- TASK BRIEF -
Separate out the lines that hold "More".

- MATERIAL -
::::::

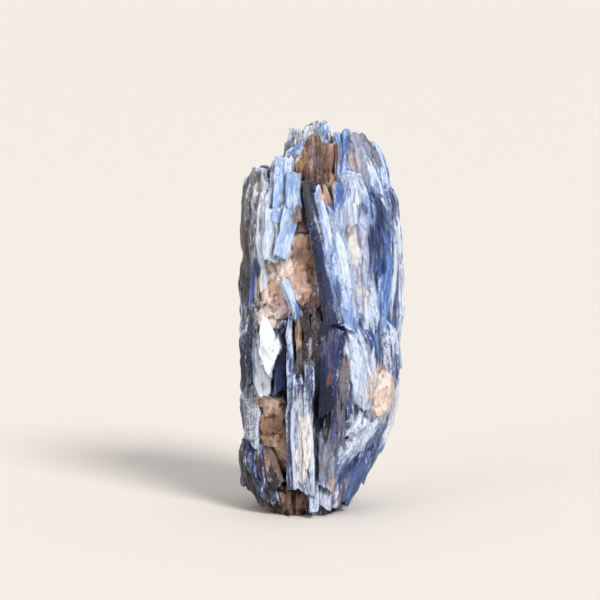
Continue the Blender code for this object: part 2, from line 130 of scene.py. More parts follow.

::::::

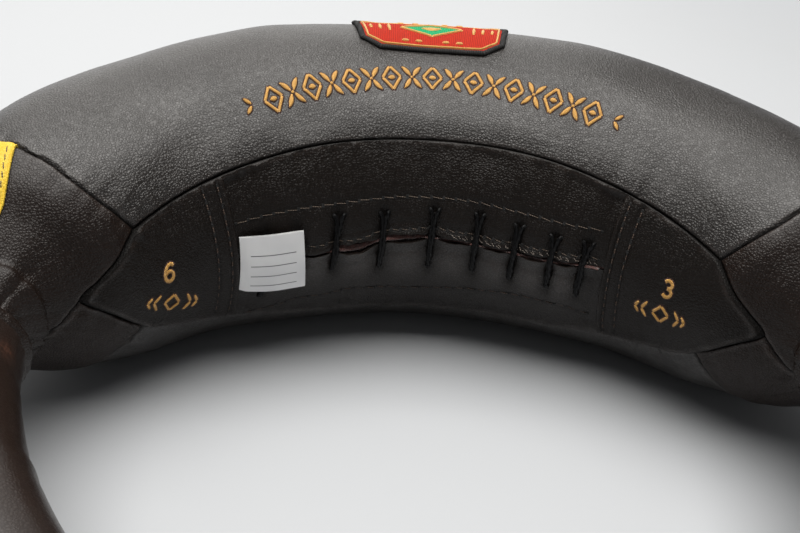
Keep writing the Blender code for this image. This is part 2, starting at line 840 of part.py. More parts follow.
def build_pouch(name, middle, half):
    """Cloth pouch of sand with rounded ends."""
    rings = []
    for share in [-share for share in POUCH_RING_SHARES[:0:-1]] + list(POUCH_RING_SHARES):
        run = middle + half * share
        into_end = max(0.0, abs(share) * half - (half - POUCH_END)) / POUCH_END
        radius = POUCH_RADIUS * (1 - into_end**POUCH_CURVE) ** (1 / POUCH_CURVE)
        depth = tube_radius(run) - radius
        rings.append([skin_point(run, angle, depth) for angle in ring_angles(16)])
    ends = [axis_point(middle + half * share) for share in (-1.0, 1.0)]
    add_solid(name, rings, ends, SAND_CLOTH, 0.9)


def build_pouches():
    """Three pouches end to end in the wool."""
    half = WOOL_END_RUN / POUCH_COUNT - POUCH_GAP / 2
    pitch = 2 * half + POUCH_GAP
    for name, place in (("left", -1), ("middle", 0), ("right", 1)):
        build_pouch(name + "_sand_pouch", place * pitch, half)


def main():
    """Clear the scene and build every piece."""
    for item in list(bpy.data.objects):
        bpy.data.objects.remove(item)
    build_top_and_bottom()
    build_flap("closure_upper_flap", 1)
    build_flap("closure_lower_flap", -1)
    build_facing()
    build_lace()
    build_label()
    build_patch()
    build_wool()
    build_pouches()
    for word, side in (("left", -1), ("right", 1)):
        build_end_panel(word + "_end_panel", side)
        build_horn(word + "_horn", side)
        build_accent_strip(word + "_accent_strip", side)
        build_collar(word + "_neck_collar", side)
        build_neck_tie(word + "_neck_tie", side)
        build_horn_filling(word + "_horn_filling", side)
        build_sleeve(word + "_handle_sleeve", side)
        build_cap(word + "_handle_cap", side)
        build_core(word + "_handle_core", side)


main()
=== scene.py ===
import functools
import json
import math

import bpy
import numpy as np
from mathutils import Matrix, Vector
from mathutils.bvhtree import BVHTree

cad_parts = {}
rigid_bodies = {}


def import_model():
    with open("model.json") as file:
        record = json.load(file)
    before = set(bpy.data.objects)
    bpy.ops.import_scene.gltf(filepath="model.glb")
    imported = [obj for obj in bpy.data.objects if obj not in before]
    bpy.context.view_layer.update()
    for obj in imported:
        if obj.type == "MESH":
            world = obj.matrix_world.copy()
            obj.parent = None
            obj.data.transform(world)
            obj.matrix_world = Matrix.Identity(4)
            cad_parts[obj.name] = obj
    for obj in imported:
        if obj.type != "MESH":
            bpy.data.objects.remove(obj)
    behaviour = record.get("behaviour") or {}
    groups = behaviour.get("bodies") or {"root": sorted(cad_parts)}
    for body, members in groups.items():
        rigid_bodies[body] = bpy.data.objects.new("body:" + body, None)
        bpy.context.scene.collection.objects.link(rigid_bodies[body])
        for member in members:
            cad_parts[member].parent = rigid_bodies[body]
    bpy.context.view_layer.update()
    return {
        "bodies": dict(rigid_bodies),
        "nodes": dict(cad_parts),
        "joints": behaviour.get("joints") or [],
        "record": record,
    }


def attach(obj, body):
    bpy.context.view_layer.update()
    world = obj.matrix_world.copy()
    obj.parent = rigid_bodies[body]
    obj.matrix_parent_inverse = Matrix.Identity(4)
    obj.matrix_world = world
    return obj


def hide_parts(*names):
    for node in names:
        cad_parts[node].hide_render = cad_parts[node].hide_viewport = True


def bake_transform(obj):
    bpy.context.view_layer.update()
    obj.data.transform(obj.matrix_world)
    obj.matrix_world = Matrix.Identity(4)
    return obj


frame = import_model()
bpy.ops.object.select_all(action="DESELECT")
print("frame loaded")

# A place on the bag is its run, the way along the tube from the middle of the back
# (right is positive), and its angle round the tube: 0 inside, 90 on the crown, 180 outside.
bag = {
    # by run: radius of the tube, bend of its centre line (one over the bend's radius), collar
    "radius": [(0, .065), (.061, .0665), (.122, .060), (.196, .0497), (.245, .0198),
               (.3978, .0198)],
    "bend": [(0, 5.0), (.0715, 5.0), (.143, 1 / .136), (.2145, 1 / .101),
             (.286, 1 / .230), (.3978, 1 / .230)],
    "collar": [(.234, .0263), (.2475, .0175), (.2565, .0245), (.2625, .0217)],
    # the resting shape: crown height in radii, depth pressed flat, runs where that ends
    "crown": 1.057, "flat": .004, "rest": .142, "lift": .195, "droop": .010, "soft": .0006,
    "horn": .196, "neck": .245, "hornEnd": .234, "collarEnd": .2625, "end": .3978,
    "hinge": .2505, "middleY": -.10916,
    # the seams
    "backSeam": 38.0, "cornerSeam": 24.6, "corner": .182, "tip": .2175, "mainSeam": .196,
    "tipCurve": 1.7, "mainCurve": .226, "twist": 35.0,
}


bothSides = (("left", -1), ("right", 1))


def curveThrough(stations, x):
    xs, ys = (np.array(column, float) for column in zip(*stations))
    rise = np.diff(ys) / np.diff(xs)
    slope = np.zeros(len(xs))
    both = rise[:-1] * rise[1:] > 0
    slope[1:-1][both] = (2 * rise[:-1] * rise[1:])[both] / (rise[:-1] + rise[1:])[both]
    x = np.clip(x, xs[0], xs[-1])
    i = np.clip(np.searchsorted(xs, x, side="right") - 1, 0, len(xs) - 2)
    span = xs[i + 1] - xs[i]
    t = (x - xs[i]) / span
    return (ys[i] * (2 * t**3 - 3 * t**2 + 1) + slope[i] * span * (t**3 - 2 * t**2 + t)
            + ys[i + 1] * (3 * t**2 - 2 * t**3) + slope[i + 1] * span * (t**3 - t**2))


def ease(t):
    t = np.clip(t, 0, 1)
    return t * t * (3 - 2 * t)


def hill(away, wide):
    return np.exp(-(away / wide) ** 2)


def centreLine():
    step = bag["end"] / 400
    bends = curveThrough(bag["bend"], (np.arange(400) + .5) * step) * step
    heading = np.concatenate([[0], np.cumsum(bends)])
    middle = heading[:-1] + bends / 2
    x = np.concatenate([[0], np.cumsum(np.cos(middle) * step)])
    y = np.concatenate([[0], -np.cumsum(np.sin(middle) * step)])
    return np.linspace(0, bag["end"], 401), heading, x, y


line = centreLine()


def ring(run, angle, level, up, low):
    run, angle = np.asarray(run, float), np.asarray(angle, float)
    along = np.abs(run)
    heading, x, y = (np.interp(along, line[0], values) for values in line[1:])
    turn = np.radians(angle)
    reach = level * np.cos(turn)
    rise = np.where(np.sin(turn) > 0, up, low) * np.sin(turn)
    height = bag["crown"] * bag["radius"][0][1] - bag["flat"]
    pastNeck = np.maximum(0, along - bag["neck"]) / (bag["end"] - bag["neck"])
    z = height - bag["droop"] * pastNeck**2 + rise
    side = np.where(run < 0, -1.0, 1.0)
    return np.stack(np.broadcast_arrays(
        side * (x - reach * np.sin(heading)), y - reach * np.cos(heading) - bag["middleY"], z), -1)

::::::

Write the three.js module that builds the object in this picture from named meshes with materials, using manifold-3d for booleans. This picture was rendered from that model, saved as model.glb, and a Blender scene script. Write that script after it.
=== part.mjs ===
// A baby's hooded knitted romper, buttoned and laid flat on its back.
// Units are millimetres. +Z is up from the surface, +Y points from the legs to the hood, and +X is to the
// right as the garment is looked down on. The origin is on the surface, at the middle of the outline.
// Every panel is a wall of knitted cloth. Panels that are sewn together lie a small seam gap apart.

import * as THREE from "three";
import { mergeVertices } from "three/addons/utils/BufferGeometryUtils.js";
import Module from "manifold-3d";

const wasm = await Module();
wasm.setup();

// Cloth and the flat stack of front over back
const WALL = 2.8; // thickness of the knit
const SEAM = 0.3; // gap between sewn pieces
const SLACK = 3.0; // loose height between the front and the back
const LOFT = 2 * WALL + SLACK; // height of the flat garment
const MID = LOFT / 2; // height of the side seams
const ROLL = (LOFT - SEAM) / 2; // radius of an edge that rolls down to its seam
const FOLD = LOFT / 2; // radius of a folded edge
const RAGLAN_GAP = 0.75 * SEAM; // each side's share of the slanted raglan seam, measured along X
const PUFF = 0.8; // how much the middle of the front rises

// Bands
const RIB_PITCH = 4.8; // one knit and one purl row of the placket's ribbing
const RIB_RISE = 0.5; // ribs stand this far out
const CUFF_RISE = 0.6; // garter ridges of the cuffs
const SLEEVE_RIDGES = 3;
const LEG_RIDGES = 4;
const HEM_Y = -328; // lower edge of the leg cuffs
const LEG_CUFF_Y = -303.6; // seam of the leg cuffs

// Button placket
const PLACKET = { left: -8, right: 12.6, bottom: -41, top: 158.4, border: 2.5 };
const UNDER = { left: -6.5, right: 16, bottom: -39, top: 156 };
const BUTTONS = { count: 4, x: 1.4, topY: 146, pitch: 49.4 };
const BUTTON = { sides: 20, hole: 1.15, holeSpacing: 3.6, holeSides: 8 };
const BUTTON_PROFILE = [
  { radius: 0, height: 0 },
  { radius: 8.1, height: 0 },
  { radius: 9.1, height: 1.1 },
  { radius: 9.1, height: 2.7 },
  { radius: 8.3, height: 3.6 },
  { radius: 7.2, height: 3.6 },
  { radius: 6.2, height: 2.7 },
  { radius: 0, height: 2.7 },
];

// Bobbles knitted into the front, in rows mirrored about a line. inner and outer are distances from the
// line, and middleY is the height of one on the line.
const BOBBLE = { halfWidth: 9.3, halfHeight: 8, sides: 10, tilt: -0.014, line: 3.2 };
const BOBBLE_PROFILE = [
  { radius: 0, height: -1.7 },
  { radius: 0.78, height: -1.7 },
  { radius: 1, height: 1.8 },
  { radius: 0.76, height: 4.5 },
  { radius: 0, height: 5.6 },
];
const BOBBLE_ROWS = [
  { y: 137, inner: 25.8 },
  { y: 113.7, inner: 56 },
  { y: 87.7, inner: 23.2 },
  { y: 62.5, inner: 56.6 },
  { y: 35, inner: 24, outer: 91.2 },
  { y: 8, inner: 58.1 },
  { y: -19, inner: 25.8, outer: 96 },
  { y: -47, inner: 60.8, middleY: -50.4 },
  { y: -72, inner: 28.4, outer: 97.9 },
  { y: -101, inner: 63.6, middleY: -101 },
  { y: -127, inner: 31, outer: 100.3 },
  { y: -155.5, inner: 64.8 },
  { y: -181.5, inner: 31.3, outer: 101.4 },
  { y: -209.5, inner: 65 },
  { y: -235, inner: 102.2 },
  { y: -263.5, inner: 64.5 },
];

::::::

- FINISHED EXERCISE -
Continue the Blender code for this object: part 2, from line 130 of scene.py. More parts follow.
Keep writing the Blender code for this image. This is part 2, starting at line 840 of part.py. More parts follow.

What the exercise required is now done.